The 2015 Charleston Shooting--Fitch Timeline Submission

In South Carolina in 2012, a 21-year-old white man named Dylann Roof shot and killed nine people.  The shooting was in Charleston at a Black church, and all nine victims were Black church-goers.  Roof sat with the victims and other members for over an hour studying the Bible before he pulled out a gun and began the massacre.  Brent C. Talbot quotes Dylann Roof who, when prompted by victim Tywanza Sanders before his death, stated, “‘I have to do it. You rape our women and you’re taking over our country. And you have to go’” (Talbot 2). 

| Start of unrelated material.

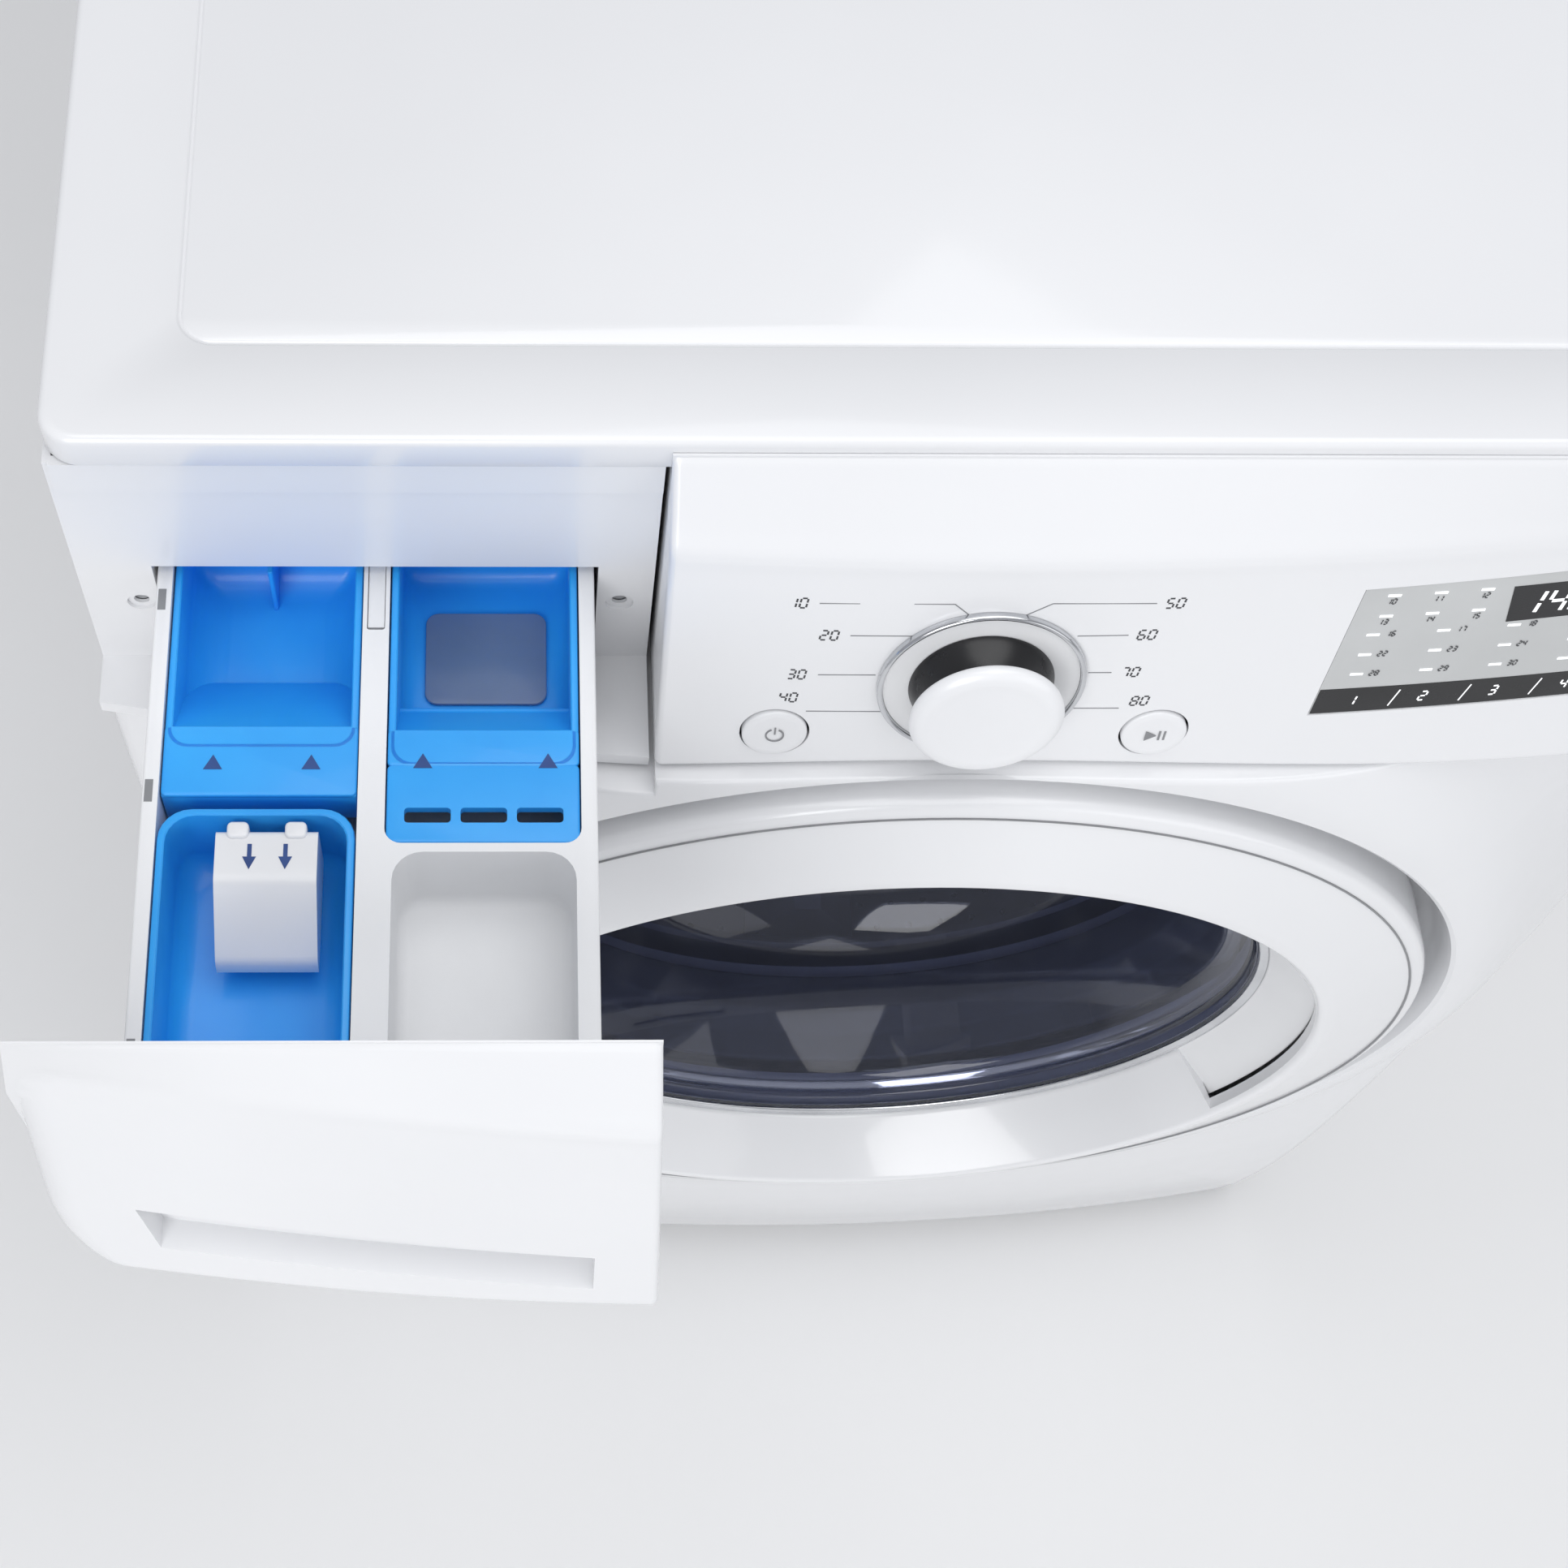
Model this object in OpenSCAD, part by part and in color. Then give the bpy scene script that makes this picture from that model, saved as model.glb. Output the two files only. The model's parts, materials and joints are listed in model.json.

News outlets such as CNN and Fox News heavily covered the attack in the days that followed the murders.  This is important to note because news networks give information to millions of Americans with certain, subtle undertones and narratives.  Roof had (and still has) an intensely racist background; however, this can be overshadowed or outright ignored based on how news networks and social media platforms consistently deliver updates.  Mohammed el-Nawawy and Mohamad Hamad Elmsary conducted research about the way networks spoke of the shooting, specifically AC 360 on CNN.  According to them, AC 360 focused on the positivity and grace the Charleston community possessed following the attacks.  However, when speaking of Roof himself, the news anchors did not address him by name or show pictures of him.  Instead, they spoke of him as a troubled young man who had prior trouble with drugs and racist ideologies (el-Nawawy and Elmasry 950).  Right-wing show The O’Reilly Factor consistently inserted personal bias from O’Reilly himself and did very little reporting on the event itself; instead, the show connected the shooting to politics of America, focusing mostly on how the Second Amendment needed protecting more than ever.  O’Reilly also made a significant point of saying that institutional racism no longer exists, so the shooting could not be connected back to it or structural violence (el-Nawawy and Elmasry 950). 

The debate went on for days and thoroughly divided America. The background of the shooting was filled with cries for the removal of Confederate statues around the nation--the shooting only exacerbated those pleas and arguments against them. Through popular, national news coverage, Dylann Roof and the nine victims--Reverend Clementa Pinckney, Tywanza Sanders, Reverend Sharonda Singleton, Cynthia Hurd, Reverend DePayne Middleton-Doctor, Ethel Lace, Susie Jackson, Myra Thompson, Reverend Daniel Simmons Sr.--made tragic history in the ongoing battle of racism in America.

 

Works Cited

el-Nawawy, Mohammed, and Mohamad Hamas Elmasry. "Is America “Post-Racist”? How AC 360 and The O’Reilly Factor discursively constructed the Charleston church shooting." Journalism Studies 19.7 (2018): 942-959. Web. 

Talbot, Brent C. "“Charleston, Goddam”: An Editorial Introduction to ACT 14.2." Action, Criticism, and Theory for Music Education 14.2 (2015). Web.